When you're done with a call:

Call call.close() (or call.hangUp() for a graceful conversation end).
Drop your references to the controller.
Don't reuse a controller after close() — start a fresh one if you need another call.

close() is destructive: it ends the call, removes the iframe, stops the microphone, releases the LiveKit room. It's the right call on unmount, on tab close, on hard error.

Performance and resource use

Idle cost: loading embed.js adds a small bundle to your page. Until you call start(), no iframe is mounted, no microphone is touched, no network is opened.
Active cost: an active call uses microphone, network (WebRTC + data channel), and a hidden iframe (~tens of MB of memory).
One iframe per call: if you start three concurrent calls, you mount three iframes.

For most products, this is fine. If you're embedding in an environment with strict memory budgets, run one call at a time and close it when done.

Security

Domain allowlist on the embed key. Embed keys (rk_…) only work from the origins you allowlist. A leaked key from a public site can only be used from that site.
Server-side session creation when context is sensitive. If the agent needs to know who the user is in a way the user shouldn't control, create the session server-side and pass the sessionId to the embed. The user can't tamper with context you encoded server-side.
Microphone permission is user-gated. The browser always prompts the user. No silent microphone access is possible.
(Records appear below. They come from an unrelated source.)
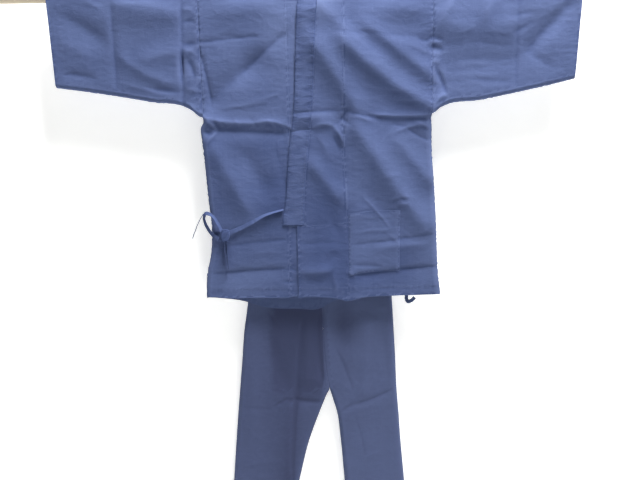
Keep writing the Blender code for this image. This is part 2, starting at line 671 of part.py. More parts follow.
def make_waistband():
    """The waistband: a closed loop of doubled cloth round the top of both legs."""
    middle = (TROUSER_FRONT + TROUSER_BACK) / 2
    half = (TROUSER_BACK - TROUSER_FRONT) / 2
    left = column(LEG_COLUMNS, LEG_ROWS, "left_outer", WAIST_TOP) - LEG_TURN
    right = column(LEG_COLUMNS, LEG_ROWS, "right_outer", WAIST_TOP) + LEG_TURN
    arc = np.linspace(-90.0, 90.0, 9)
    sheets = []
    for lift in (BAND / 2, -BAND / 2):
        loop = []
        for degrees in arc:
            turn = math.radians(degrees)
            loop.append((left + (LEG_TURN + lift) * math.cos(turn), middle + (half + lift) * math.sin(turn)))
        for degrees in arc[::-1]:
            turn = math.radians(degrees)
            loop.append((right - (LEG_TURN + lift) * math.cos(turn), middle + (half + lift) * math.sin(turn)))
        sheets.append(loop)
    count = len(sheets[0])
    vertices = []
    for z in (WAIST_TOP, WAIST_TOP - WAISTBAND_HEIGHT):
        for loop in sheets:
            vertices += [(x, y, z) for x, y in loop]
    faces = []
    for i in range(count):
        j = (i + 1) % count
        top_outer, top_inner, low_outer, low_inner = (k * count for k in range(4))
        faces.append((top_outer + i, low_outer + i, low_outer + j, top_outer + j))
        faces.append((top_inner + j, low_inner + j, low_inner + i, top_inner + i))
        faces.append((top_outer + j, top_inner + j, top_inner + i, top_outer + i))
        faces.append((low_outer + i, low_inner + i, low_inner + j, low_outer + j))
    add_solid("waistband", vertices, faces, material("trousers"))


def add_prism(name, outline, start, end, surface):
    """A solid of one outline in the YZ plane, carried along X from start to end."""
    count = len(outline)
    vertices = [(x, y, z) for x in (start, end) for y, z in outline]
    faces = [tuple(range(count)), tuple(range(2 * count - 1, count - 1, -1))]
    for i in range(count):
        j = (i + 1) % count
        faces.append((j, i, count + i, count + j))
    return add_solid(name, vertices, faces, surface)


def make_rod():
    """The rod through both sleeves."""
    turns = 2 * math.pi * np.arange(32) / 32
    outline = [(ROD_RADIUS * math.cos(turn), ROD_RADIUS * math.sin(turn)) for turn in turns]
    add_prism("rod", outline, -ROD_LENGTH / 2, ROD_LENGTH / 2, material("wood", roughness=0.6))


def make_hook(side):
    """A flat strip bent over the rod on top of the shoulder, down behind the back, and round the waistband."""
    x = HOOK_X if side == "left" else -HOOK_X
    half = HOOK_THICKNESS / 2
    arc = np.radians(np.linspace(-90.0, 90.0, 13))
    outer_arc = [((HOOK_RADIUS + half) * math.sin(a), (HOOK_RADIUS + half) * math.cos(a)) for a in arc]
    inner_arc = [((HOOK_RADIUS - half) * math.sin(a), (HOOK_RADIUS - half) * math.cos(a)) for a in arc[::-1]]
    near, far = HOOK_RADIUS - half, HOOK_RADIUS + half
    jaw_near = TROUSER_FRONT + BAND / 2 + SEAM_GAP
    jaw_far = jaw_near + HOOK_THICKNESS
    bridge = WAIST_TOP + SEAM_GAP
    outline = [(-far, HOOK_LIP)] + outer_arc
    outline += [(far, bridge + HOOK_THICKNESS), (jaw_far, bridge + HOOK_THICKNESS)]
    outline += [(jaw_far, WAIST_TOP - JAW_LENGTH), (jaw_near, WAIST_TOP - JAW_LENGTH), (jaw_near, bridge)]
    outline += [(far, bridge), (far, WAIST_TOP - JAW_LENGTH), (near, WAIST_TOP - JAW_LENGTH)]
    outline += inner_arc + [(-near, HOOK_LIP)]
    start, end = x - HOOK_WIDTH / 2, x + HOOK_WIDTH / 2
    add_prism("hook_" + side, outline, start, end, material("steel", roughness=0.35, metallic=1.0))


def add_tape(name, route, facing, width=TAPE_WIDTH, steps=3):
    """A flat tape along a smooth line through a few points, its face turned to a given direction."""
    line = smooth_line(route, steps)
    along = np.gradient(line, axis=0)
    across = np.cross(along, facing)
    across *= width / 2 / np.linalg.norm(across, axis=1, keepdims=True)
    add_strip(name, line - across, line + across, TAPE, material("tie"))


def on_right_front(row):
    """A point above the lower front's outer face, from a row of x, z and the room left below the tape."""
    place = dict(zip(OUTER_TIE_COLUMNS, row))
    lift = CLOTH / 2 + SEAM_GAP + TAPE / 2 + place["lift"]
    return over_rod(place["x"], place["z"], lift, -1)


def make_knot():
    """The knot of the outer ties: one rounded, tilted solid."""
    mesh = bmesh.new()
    bmesh.ops.create_uvsphere(mesh, u_segments=12, v_segments=8, radius=1.0)
    bmesh.ops.transform(mesh, matrix=Matrix.Diagonal((*KNOT_HALF_SIZE, 1.0)), verts=mesh.verts)
    bmesh.ops.rotate(mesh, matrix=Matrix.Rotation(KNOT_TILT, 3, "Y"), verts=mesh.verts)
    bmesh.ops.translate(mesh, vec=KNOT_CENTRE, verts=mesh.verts)
    vertices = [tuple(vertex.co) for vertex in mesh.verts]
    faces = [tuple(vertex.index for vertex in face.verts) for face in mesh.faces]
    mesh.free()
    add_solid("tie_knot", vertices, faces, material("tie"))


def make_ties():
    """The outer tie from the band, its knot at the side with a loop and loose ends, and the inner ties."""
    add_tape("tie_outer", [on_right_front(row) for row in OUTER_TIE_ROWS], TOWARDS_VIEWER)
    add_tape("tie_side", [on_right_front(row) for row in SIDE_TIE_ROWS], TOWARDS_VIEWER)
    make_knot()
    add_tape("tie_loop", LOOP_ROWS, TOWARDS_VIEWER, steps=4)
    add_tape("tie_end_side", SIDE_END_ROWS, SIDE_END_FACING)
    add_tape("tie_end_short", SHORT_END_ROWS, SHORT_END_FACING)
    add_tape("tie_end_long", LONG_END_ROWS, LONG_END_FACING)
    add_tape("tie_inner_left", INNER_LEFT_ROWS, TOWARDS_VIEWER, width=INNER_TIE_WIDTH)
    add_tape("tie_inner_right", INNER_RIGHT_ROWS, TOWARDS_VIEWER, width=INNER_TIE_WIDTH)


def main():
    """Clear the scene and build every piece."""
    for piece in list(bpy.data.objects):
        bpy.data.objects.remove(piece, do_unlink=True)
    make_rod()
    for side in ("left", "right"):
        make_body(side)
        make_sleeve(side)
        make_okumi(side)
        make_leg(side)
        make_hook(side)
    make_band()
    make_pocket()
    make_waistband()
    make_ties()


main()
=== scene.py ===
"""The looks of a samue, a cotton work jacket over its trousers, hung on a plain rod.

Every cloth piece is a thin shell on the outer face of its own solid. Its creases are rows of a table, raised
by one function for all layers of the front, so that the layers keep their places on each other.
"""
import math

import bmesh
import bpy
import numpy as np
from mathutils import Euler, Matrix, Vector


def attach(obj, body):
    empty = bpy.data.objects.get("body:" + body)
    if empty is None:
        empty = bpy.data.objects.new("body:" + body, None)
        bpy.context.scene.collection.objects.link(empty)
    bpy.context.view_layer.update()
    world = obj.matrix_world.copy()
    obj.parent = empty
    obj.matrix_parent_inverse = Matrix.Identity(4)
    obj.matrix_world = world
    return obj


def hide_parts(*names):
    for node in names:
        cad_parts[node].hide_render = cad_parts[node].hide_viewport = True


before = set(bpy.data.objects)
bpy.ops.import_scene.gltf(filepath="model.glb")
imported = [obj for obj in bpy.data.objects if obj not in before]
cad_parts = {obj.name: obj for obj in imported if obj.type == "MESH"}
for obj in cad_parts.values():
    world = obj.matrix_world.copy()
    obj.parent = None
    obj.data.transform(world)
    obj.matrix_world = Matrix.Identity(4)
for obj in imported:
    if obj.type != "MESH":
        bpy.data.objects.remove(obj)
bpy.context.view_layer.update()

bl_info = {
    "name": "Samue on a rod",
    "version": (1, 0, 0),
    "blender": (4, 5, 0),
    "location": "3D View > Sidebar > Samue",
    "description": "Builds the cloth, stitching and rod of a hanging samue",
    "category": "Add Mesh",
}

# Sizes shared with the solids, in metres
CLOTH = 0.0020
BAND = 0.0028
SEAM_GAP = 0.0003
HALF_CLOTH = CLOTH / 2
ROD_RADIUS = 0.014
FALL_RADIUS = ROD_RADIUS + SEAM_GAP + HALF_CLOTH
QUARTER = FALL_RADIUS * math.pi / 2
HEM_HALF_DEPTH = 0.0125
DROP = 0.79
OVERLAP_LIFT = 0.0031
OVERLAP_FLAT = 0.096
OVERLAP_END = 0.150
SIDE_TURN = 0.012
ARMHOLE_X = {"left": 0.298, "right": -0.292}
UNDERARM_START = -0.3065
UNDERARM_END = -0.3165
CUFF_TOP = {"left": 0.6735, "right": -0.6710}
CUFF_LEAN = {"left": -0.0094, "right": 0.0060}
SLEEVE_TURN = 0.011
POCKET = {"left": 0.0815, "right": 0.2185, "top": -0.5545, "bottom": -0.7220, "lift": 0.0023}
WAIST_TOP = -0.716
WAISTBAND_HEIGHT = 0.040
LEG_TOP = 0.7565
ANKLE = 1.646
CROTCH = -1.0660
TROUSER_FRONT = 0.0202
TROUSER_BACK = 0.0452
LEG_TURN = 0.0125
INSEAM_START = -1.0620
INSEAM_END = -1.0920
BAND_BOTTOM = -0.587
BAND_TOP = -0.020
FREE_EDGE = -0.0550
INNER_HEM = -0.7840
NECK_BACK_ANGLE = 76.0
HOOK_X = 0.165
HOOK_WIDTH = 0.018
HOOK_THICKNESS = 0.0015
HOOK_RADIUS = FALL_RADIUS + HALF_CLOTH + SEAM_GAP + HOOK_THICKNESS / 2
HOOK_JAW = 0.030
HOOK_TIP = -0.002
ROD_HALF_LENGTH = 0.84
BAND_WIDTH = 0.048
TAPE_WIDTH = 0.0105
INNER_TAPE_WIDTH = 0.0095
LOOP_TAPE_WIDTH = 0.0100
TROUSER_MIDDLE = (TROUSER_FRONT + TROUSER_BACK) / 2
TROUSER_HALF = (TROUSER_BACK - TROUSER_FRONT) / 2

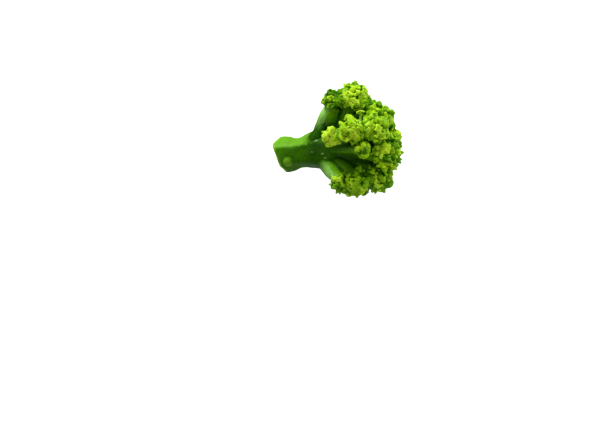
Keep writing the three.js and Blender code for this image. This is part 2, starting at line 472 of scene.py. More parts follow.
def bud_pattern(name, turn):
    """A closed bud of few faces, of unit size and drawn in at its foot."""
    lie = {"location": (0, 0, 0.5), "rotation": turn}
    piece = primitive("uv_sphere", name, segments=6, ring_count=5, radius=0.5, **lie)
    edit(True)
    drawn_in(piece, -0.1, 0.35, 0.8)
    edit(False)
    return finished(piece, tip=[clamped(vertex.co.z) for vertex in piece.data.vertices], ridge=0.5)


def twig_pattern(name, bow):
    """A short stem, thicker at its foot and bowed to one side."""
    piece = primitive("cylinder", name, vertices=7, radius=0.5, depth=1, location=(0, 0, 0.5))
    edit(True)
    for height in (0.33, 0.66):
        bpy.ops.mesh.select_all(action="SELECT")
        bpy.ops.mesh.bisect(plane_co=(0, 0, height), plane_no=UP)
    drawn_in(piece, -0.01, 0.01, 1.4)
    drawn_in(piece, 0.2, 0.8, 0.8)
    bpy.ops.transform.translate(value=(bow, 0, 0))
    edit(False)
    return finished(piece, tip=0.0, ridge=0.5)


KERNELS = clumps(kernels, "kernels", 11, 4, faces=700, uneven=0.5, softened=8)
TOOTHED = clumps(teeth, "toothed", 31, 4, faces=700, uneven=0.8, fineness=0.19)
CRESTS = clumps(crest, "crest", 51, 4, faces=800, uneven=0.35, softened=7)
DOTS = clumps(dots, "dots", 71, 3, faces=700, uneven=0.7, fineness=0.19)
# For each style, the clumps on the head's upper side, and those round its edge.
CLUMPS = {
    "kernels": (KERNELS + CRESTS[:1], KERNELS + TOOTHED[:1]),
    "toothed": (TOOTHED + KERNELS[:2], TOOTHED + KERNELS[2:3]),
    "crests": (CRESTS, TOOTHED + CRESTS[:1]),
    "dots": (DOTS, DOTS),
}
EDGE = 0.5  # clumps that turn further away than this are round the edge
small_buds = [bud_pattern("bud_plain", (0, 0, 0)), bud_pattern("bud_turned", (0.6, 0.3, 0))]
twig = twig_pattern("twig", 0.12)
patterns = [*KERNELS, *TOOTHED, *CRESTS, *DOTS, *small_buds, twig]


# ---- florets ----
SHELL_BELOW = 0.45  # from the top of the clumps to their middles, as a share of their length
FILL_BELOW = 0.78  # the same, to the floor of small buds
FILL_SPACING = 2.3
FILL_REACH = BUDS_REACH + 8
FILL_START = 1.3
FILL_SUNK = 0.7
FILL_LEAN = 0.9
FILL_CLEAR = 0.2
FILL_LIFTED = 0.5  # from the surface to a small bud's tip, at least
TWIG_WIDTH = 1.7
TWIG_FROM = 0.2  # where a twig starts, on the way to its clump
ROOT_BACK = 0.25  # from a floret's middle to where its twigs part, as a share of its radius


def spiral(stand, spacing, shell, reach, start):
    """Outward directions on a golden-angle spiral from the floret's tip to its rim."""
    share = (1 - cos(radians(reach))) / 2
    count = round(4 * pi * shell**2 * share / (HEXAGON * spacing**2))
    for i in range(count):
        height = 1 - 2 * share * (i + 0.5) / count
        yield stand.turn @ direction(height, i * GOLDEN_ANGLE + start)


def grow_floret(stand, seed):
    name = f"floret_{stand.name}_buds"
    walls = fences(stand)
    roll = dice(seed * 7 + 3)
    pieces = [*clumps_on_twigs(stand, seed, walls, roll), *fill(stand, walls, roll)]
    for i, (start, end, tone, *line) in enumerate(ROWS.get(stand.name, [])):
        sunk = [Vector(point) - (Vector(point) - stand.middle).normalized() * ROW_SUNK for point in line]
        pieces.append(row_of_buds(sunk, start, end, tone, seed + i))
    pieces.append(heart(stand, walls))
    floret = joined(pieces, name)
    mark(floret, deep=shade_depths(floret, stand, walls))
    sprigs = [part for row in SPRIGS.get(stand.name, []) for part in sprig(*row, stand.yellow)]
    return joined([floret, *sprigs], name)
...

Webhooks vs frontend callbacks

understanding, goal_transition, and complete events surface data to your JS. Many integrations want the same data to also land in their backend — usually for the canonical record, for triggering downstream systems, or as a backup.

The pattern is:

JS events for in-page reactivity (showing extracted data live, advancing your UI as goals commit).
Webhooks for backend record-keeping and triggering downstream work.

Both can fire for the same goal. See Webhooks overview for setup.